Staple Food: Maize flour which is used to make Ugali that is eaten by a majority of Kenyans daily. A 2 kg. Unga pack at Uchumi today costs Kshs. 83 compared to 84 three months ago. But this is much better for consumers than the 97 shillings of a year ago.

Other food item: Sugar (2 kg. Mumias pack) is Kshs. 200 up, unchanged from 3 months ago, but 25% higher than the 160 shillings of a year ago.

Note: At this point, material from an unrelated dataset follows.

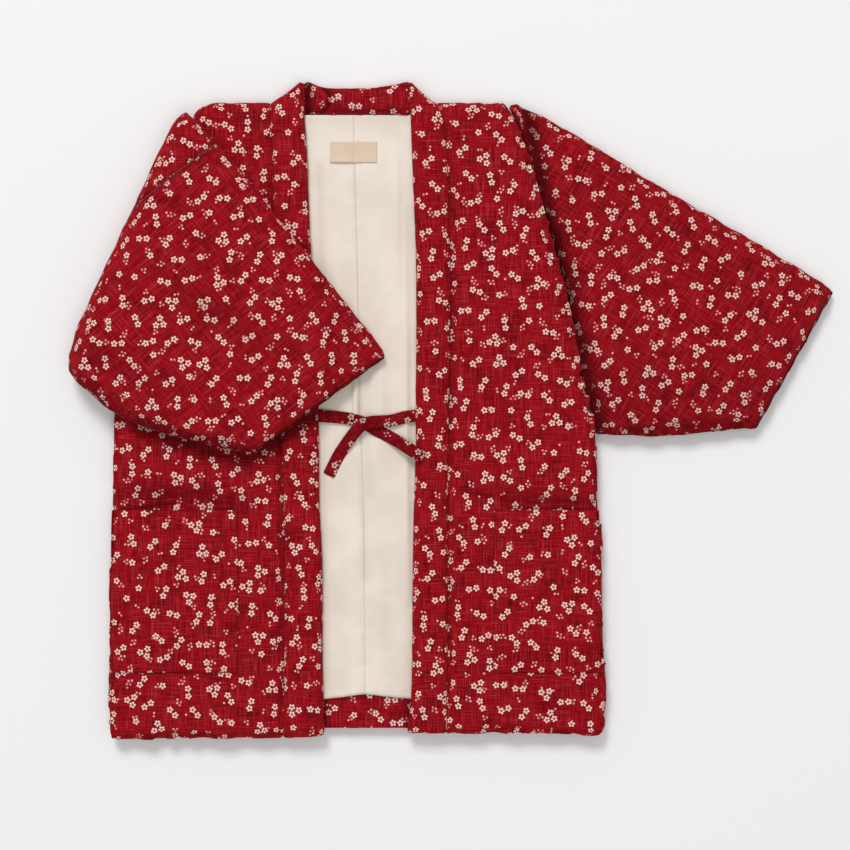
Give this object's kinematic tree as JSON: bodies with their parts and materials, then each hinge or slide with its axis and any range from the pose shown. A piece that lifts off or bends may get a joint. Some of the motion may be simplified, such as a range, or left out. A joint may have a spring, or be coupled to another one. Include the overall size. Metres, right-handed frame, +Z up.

Consensus among farmers and traders is that 2010 will be a worse year for food production in the country, so we’ll see where prices are next year.

Gotten cheaper

Communications: there have been lots of developments towards reducing the cost of communications as competition in the sector heats up.
– Mobile giant Safaricom, who told institutional investors that they aim on becoming the ISP of choice for Kenyans, have been pushing out internet devices at a rapid pace. The company earned 7.2 billion ($96 million) from SMS and data in H1 of 2010 (up from 2.1 billion a year ago). They have now partnered with Equity Bank to get laptops computers (with free modems) to thousands of consumers by way of bank loan
– Both Safaricom and Orange (Telkom Kenya) are selling 3G modems’ at a cost of Kshs 2,000 (~$26) – these used to cost 4,00 before. And with Safaricom you can cash in just 2,000 bonga (loyalty) points and get the modem, which used to cost 15,000 bonga points a year ago.
ISP’s respond Wananchi have lowered Internet prices of their broadband zuku packages since the arrival of fibre cable connection in Kenya. Meanwhile KDN is offering free butterfly service over Christmas and have a program with family bank to offer free wifi services to their customers.

Foreign Exchange: 1 US$ equals Kshs. 75.62 compared to Kshs. 75.93 three months ago and 79.08 a year ago.